The data start

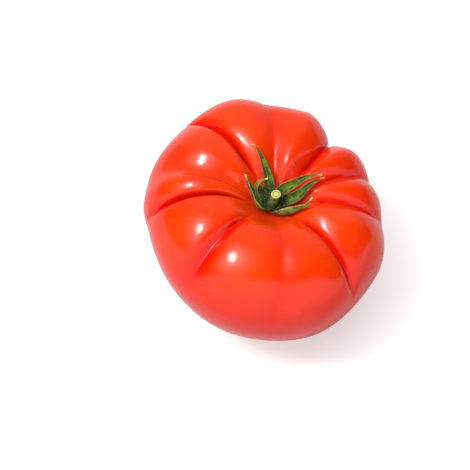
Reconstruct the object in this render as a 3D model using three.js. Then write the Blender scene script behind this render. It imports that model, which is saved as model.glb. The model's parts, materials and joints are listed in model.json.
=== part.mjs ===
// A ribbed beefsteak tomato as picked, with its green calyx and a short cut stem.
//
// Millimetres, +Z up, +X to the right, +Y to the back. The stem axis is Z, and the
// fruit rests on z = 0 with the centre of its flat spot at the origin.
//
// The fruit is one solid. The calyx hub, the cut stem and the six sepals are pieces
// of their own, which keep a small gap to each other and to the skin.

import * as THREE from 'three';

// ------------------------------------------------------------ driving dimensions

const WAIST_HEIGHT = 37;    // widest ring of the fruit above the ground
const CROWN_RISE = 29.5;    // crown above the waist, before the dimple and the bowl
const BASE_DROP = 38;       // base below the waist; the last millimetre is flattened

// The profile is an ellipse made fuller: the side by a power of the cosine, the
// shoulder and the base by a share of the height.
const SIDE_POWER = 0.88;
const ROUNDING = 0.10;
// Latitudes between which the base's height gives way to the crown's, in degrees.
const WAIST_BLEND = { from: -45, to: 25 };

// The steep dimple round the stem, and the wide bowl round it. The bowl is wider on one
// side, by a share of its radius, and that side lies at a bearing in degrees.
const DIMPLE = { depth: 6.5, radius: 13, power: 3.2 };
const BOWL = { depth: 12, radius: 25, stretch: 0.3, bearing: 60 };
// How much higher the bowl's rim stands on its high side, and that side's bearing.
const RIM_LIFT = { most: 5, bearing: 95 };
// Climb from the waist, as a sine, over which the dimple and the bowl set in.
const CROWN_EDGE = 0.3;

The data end
The data start

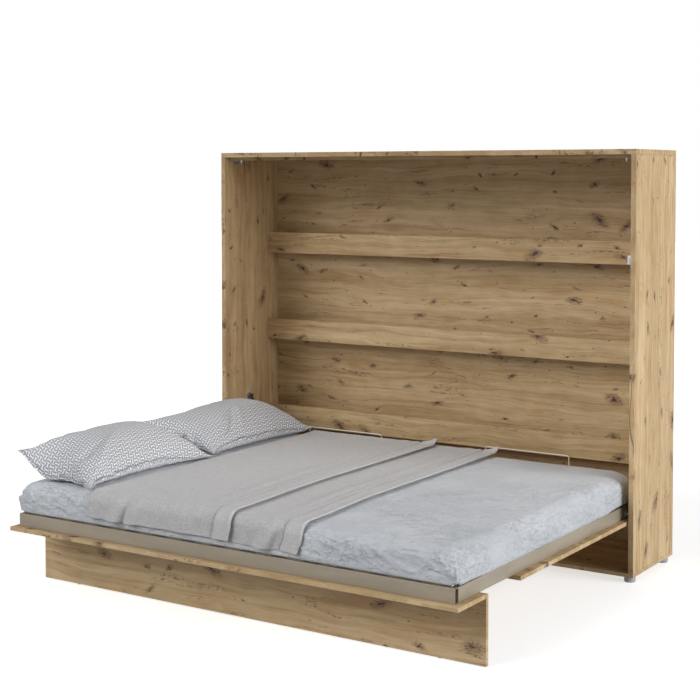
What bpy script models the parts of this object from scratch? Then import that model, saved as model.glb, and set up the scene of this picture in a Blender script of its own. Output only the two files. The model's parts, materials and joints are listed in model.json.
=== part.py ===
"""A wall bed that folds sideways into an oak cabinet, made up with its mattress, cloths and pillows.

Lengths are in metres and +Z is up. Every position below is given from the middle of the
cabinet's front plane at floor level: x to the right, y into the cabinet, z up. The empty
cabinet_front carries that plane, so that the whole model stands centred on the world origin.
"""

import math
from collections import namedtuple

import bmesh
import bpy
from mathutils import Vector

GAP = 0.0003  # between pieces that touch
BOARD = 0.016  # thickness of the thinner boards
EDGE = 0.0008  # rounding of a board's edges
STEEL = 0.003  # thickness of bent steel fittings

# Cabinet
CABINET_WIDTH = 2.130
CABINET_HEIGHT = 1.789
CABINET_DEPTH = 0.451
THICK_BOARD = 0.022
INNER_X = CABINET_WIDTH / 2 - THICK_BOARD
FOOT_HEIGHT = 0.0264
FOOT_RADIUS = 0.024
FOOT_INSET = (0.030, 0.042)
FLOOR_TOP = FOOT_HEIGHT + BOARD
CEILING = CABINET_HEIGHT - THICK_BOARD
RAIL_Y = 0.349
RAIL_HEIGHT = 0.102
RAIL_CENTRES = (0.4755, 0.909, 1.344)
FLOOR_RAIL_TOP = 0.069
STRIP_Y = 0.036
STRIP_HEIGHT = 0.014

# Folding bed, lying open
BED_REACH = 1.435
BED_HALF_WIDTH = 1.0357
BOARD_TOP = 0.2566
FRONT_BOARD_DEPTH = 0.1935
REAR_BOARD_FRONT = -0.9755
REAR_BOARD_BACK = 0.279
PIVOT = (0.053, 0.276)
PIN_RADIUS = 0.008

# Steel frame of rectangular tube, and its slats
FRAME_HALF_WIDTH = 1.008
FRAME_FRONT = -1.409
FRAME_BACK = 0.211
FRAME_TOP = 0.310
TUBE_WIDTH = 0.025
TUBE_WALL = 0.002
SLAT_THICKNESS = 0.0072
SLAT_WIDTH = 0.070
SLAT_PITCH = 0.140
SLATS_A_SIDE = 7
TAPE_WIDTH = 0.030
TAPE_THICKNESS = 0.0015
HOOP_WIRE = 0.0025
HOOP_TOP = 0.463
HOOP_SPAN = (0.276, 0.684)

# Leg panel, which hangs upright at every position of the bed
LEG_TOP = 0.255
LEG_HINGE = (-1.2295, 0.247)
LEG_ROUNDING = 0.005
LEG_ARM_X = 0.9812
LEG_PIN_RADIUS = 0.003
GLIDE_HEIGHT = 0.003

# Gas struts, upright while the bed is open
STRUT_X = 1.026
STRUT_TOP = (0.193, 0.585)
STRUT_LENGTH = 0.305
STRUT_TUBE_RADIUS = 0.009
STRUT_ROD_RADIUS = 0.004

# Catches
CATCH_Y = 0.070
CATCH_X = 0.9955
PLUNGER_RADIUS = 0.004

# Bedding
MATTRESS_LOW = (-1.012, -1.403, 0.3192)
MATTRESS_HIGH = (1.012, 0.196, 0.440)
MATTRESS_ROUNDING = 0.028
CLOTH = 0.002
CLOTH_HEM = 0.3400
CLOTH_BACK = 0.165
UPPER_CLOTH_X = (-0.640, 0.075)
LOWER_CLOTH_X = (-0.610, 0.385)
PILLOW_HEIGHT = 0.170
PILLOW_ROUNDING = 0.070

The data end

Retype exactly, and only, the lines from the one containing "What bpy script" through the one containing "STRIP_HEIGHT = 0.014", both included.

Expected answer:
What bpy script models the parts of this object from scratch? Then import that model, saved as model.glb, and set up the scene of this picture in a Blender script of its own. Output only the two files. The model's parts, materials and joints are listed in model.json.
=== part.py ===
"""A wall bed that folds sideways into an oak cabinet, made up with its mattress, cloths and pillows.

Lengths are in metres and +Z is up. Every position below is given from the middle of the
cabinet's front plane at floor level: x to the right, y into the cabinet, z up. The empty
cabinet_front carries that plane, so that the whole model stands centred on the world origin.
"""

import math
from collections import namedtuple

import bmesh
import bpy
from mathutils import Vector

GAP = 0.0003  # between pieces that touch
BOARD = 0.016  # thickness of the thinner boards
EDGE = 0.0008  # rounding of a board's edges
STEEL = 0.003  # thickness of bent steel fittings

# Cabinet
CABINET_WIDTH = 2.130
CABINET_HEIGHT = 1.789
CABINET_DEPTH = 0.451
THICK_BOARD = 0.022
INNER_X = CABINET_WIDTH / 2 - THICK_BOARD
FOOT_HEIGHT = 0.0264
FOOT_RADIUS = 0.024
FOOT_INSET = (0.030, 0.042)
FLOOR_TOP = FOOT_HEIGHT + BOARD
CEILING = CABINET_HEIGHT - THICK_BOARD
RAIL_Y = 0.349
RAIL_HEIGHT = 0.102
RAIL_CENTRES = (0.4755, 0.909, 1.344)
FLOOR_RAIL_TOP = 0.069
STRIP_Y = 0.036
STRIP_HEIGHT = 0.014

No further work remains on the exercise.